Chapter two focuses upon Willoughby’s gradual rejection of Catholic traditions and her increased reliance upon scripture and faith alone; the author argues that Willoughby’s spiritual journey from traditional Catholicism to evangelical proselytiser is rather typical of Tudor religious change. She underlines the importance of kin and patronage networks, and calls for further regional studies which would help refine our understanding of the impact of reform away from the court. In chapter three, she shows how evangelical women contributed actively, through their patronage, to the expansion of their beliefs in their local communities. She also demonstrates how they contributed to the shaping of their church. Chapter four presents the various ways in which promoters of reform fostered religious change in their households, their social networks and their counties at large. Moving on chronologically, chapter five then shows how Katherine Willoughby’s new religious identity as an advocate of reform remained steadfast through the great changes which accompanied the successive reigns of Edward VI, Mary I and Elizabeth I. An active promoter of reform under Edward VI’s rule, the duchess chose exile on the Continent and refused any compromise with the Marian Church. She and her household returned to England in 1559 but, like many of their fellow radicals, they found it difficult to be satisfied with the Elizabethan settlement which they deemed too timid. Finally, chapter six explores the activities undertaken by Katherine Willoughby and her circle in order to further Protestantism on a local scale; beyond their activism at court, noble and gentry families encouraged reform in their households, in their parishes and in their counties at large. This was a delicate balancing act in which they must take care to respect the queen’s religious settlement and to preserve their relationships with Catholic neighbours or even with fellow Protestants whose religious views differed from their own.
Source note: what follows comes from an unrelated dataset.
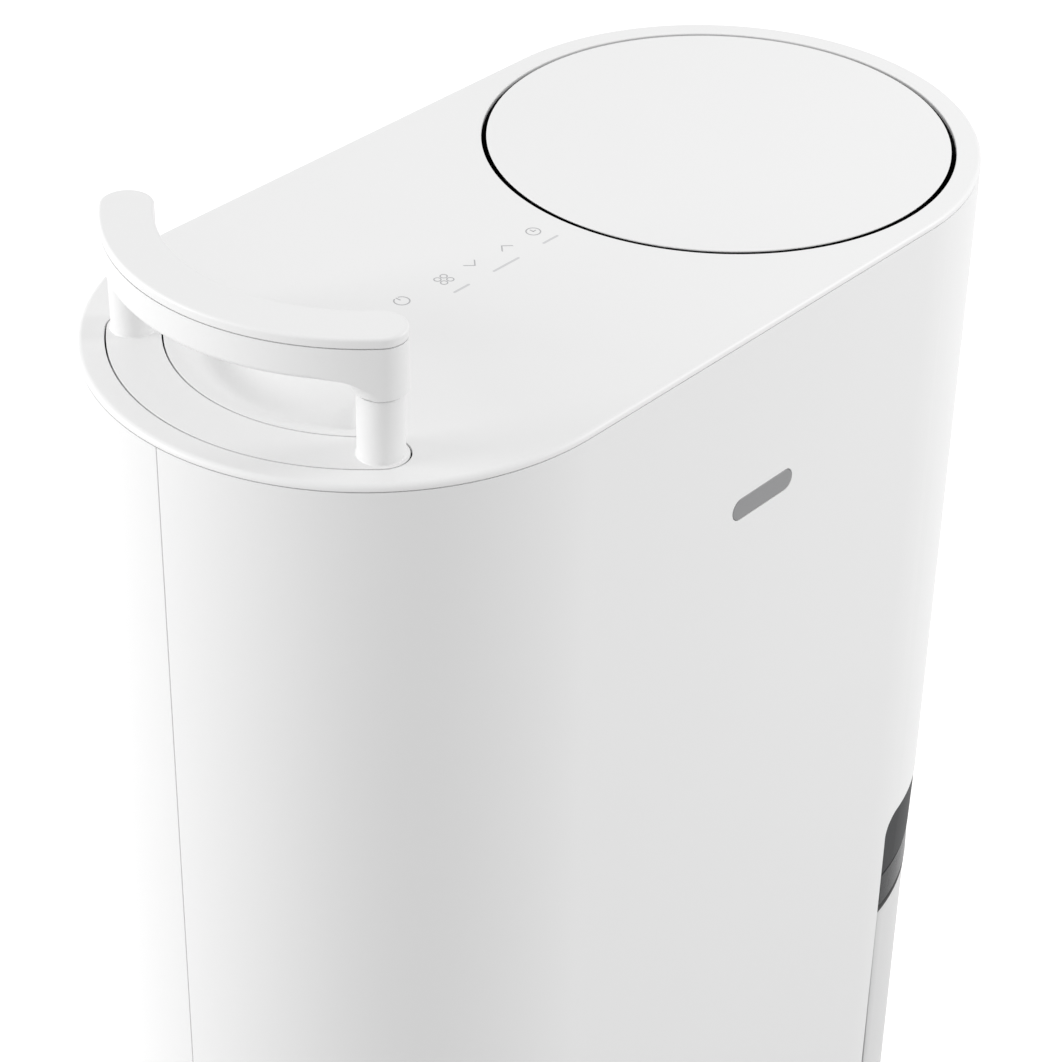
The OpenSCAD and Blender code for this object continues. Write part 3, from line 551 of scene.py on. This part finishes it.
INLET_IN, INLET_OUT = 109, 115.5  # Y of the frame behind the inlet's opening
x0, x1, z0, z1 = INLET_X0 - 3, INLET_X1 + 3, INLET_Z0 - 3, INLET_Z1 + 3
inlet_frame = [block((x0, INLET_IN, z0), (INLET_X0, INLET_OUT, z1), 0.3),
               block((INLET_X1, INLET_IN, z0), (x1, 118, z1), 0.3),
               block((x0, INLET_IN, INLET_Z1), (x1, INLET_OUT, z1), 0.3),
               block((x0, INLET_IN, z0), (x1, INLET_OUT, INLET_Z0), 0.3)]
piece("rear_shell_moulded", merged(mapped(rear, on_wall(1)), cup, *inlet_frame), WHITE,
      "cabinet", ["rear_shell"])

badge = plate(pill(0, 0, BADGE_W, BADGE_H), rounded(0.5, 0.0, 4), level(0), level(-1.6))
badge = turned(badge, Matrix.Translation((BADGE_X, -BODY_R, BADGE_Z))
               @ Matrix.Rotation(math.pi / 2, 4, "X"))
piece("badge_pill", badge, M["badge_grey"], "cabinet", ["badge"])

# ------------------------------------------------------------ top panel with its finger dish

DISH_IN, DISH_DEPTH = 45.0, 9.0  # inner radius about the handle's centre, and depth
DISH_FULL, DISH_END = 37.0, 48.0  # full depth to the first angle, gone at the second


def smooth(t):
    """Eases from 0 to 1."""
    t = np.clip(t, 0, 1)
    return t * t * (3 - 2 * t)


def dish(p):
    """Depth of the finger dish at each point of the top."""
    x, y = p[:, 0] + AXIS_X, p[:, 1]
    r = np.hypot(x, y)
    a = np.abs(np.degrees(np.arctan2(y, -x)))
    share = np.clip((r - DISH_IN) / (HANDLE_R - SLOT_HW - 0.6 - DISH_IN), 0, 1)
    across = np.sin(math.pi * share) ** 2
    along = 1 - smooth((a - DISH_FULL) / (DISH_END - DISH_FULL))
    return np.where(x < 0, DISH_DEPTH * across * along, 0.0)


def handle_end(r, a):
    """Point by radius and angle about the handle end's centre, 0 degrees to the left."""
    return -AXIS_X - r * math.cos(math.radians(a)), r * math.sin(math.radians(a))


dish_points = [handle_end(r, a) for r in np.arange(DISH_IN - 1, HANDLE_R - SLOT_HW - 0.9, 1.5)
               for a in np.arange(-48.3, 48.4, 1.15)]
RIM_W = 3.1
rim_edge = rounded(2.5, 0.0, 7)[:-1]
rim_edge += [(0, "b", RIM_Z - SKIN_Z), (RIM_W, "b", RIM_Z - SKIN_Z), (RIM_W, "b", 0)]
panel = plate(stadium(BODY_R, 72), rim_edge,
              lambda p: TOP_Z - dish(p), lambda p: SKIN_Z - dish(p),
              holes=[(circle(AXIS_X, 0, LID_HOLE_R, 180), rounded(0.8, 0.0, 4)),
                     (crescent(SLOT_HW), rounded(0.3, 0.0, 3))], inner=dish_points)
piece("top_panel_moulded", panel, WHITE, "cabinet", ["top_panel"])

# Touch symbols, thin inlays that stand 0.04 mm proud
INLAY = (TOP_Z + 0.04, TOP_Z - 0.3)


def inlay(outline, holes=()):
    """Sharp-edged inlay in the top panel."""
    edge = rounded(0.0, 0.0, 1)
    return plate(outline, edge, level(INLAY[0]), level(INLAY[1]), holes=[(h, edge) for h in holes])


def stroke(points, w):
    """Flat open line of width w along points, as an outline."""
    p = np.array(points, float)
    d = np.gradient(p, axis=0)
    n = np.column_stack([-d[:, 1], d[:, 0]]) / np.linalg.norm(d, axis=1)[:, None]
    return np.vstack([p - n * w / 2, (p + n * w / 2)[::-1]])


def chevron(cx, cy, s, up):
    """Arrow head without a shaft, 2 s wide."""
    tip = s / 2 if up else -s / 2
    low = np.array([(cx - s, cy - tip), (cx, cy + tip), (cx + s, cy - tip)])
    return np.vstack([low, (low + [0, CHEVRON_LINE])[::-1]])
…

This monograph is extremely well referenced, resorting to abundant, lengthy and detailed footnotes. It order to build this picture of Katherine Willoughby’s spiritual development, the author used primary sources and archives such as household accounts, personal correspondence or court accounts from the Tudor State Papers, Longleat House, Hatfield House and the British Library, property records from the Court of Chancery as well as ecclesiastical registers, visitation records and religious treatises from the library at Lambeth Palace and the Lincolnshire Archives Office. The extensive bibliography and index will also be most useful to the reader.
My only reproach for this otherwise highly commendable book would be with regards to its tackling of issues related to gender, which does not appear entirely convincing. In chapter three particularly, several observations (for instance, that ‘Women’s understanding of themselves as “the elect”, “heiresses” and “children of God” supported their strong commitment to other evangelicals’, p.63) could equally apply to men. Moreover, one gets the impression that the term ‘gender’ is used as a synonym for ‘women’: if this chapter clearly highlights the key roles played by women in the promotion of evangelicalism in their neighbourhoods, it remains unclear whether, beyond their awareness of their sex, they used their culturally-constructed gendered identity to further their religious cause in a specific way. From this point of view, the title of the monograph (Women, Reform and Community) reflects the interests of the author more faithfully than the dust jacket, with its insistence upon ‘the importance of gender in the process of spiritual transformation’. Nevertheless, this is a monograph in which the research is thorough, the style clear and the argument scrupulously methodical. With her study of Katherine Willoughby, Melissa Franklin Harkrider contributes to the deepening of our understanding of religious change in Tudor times.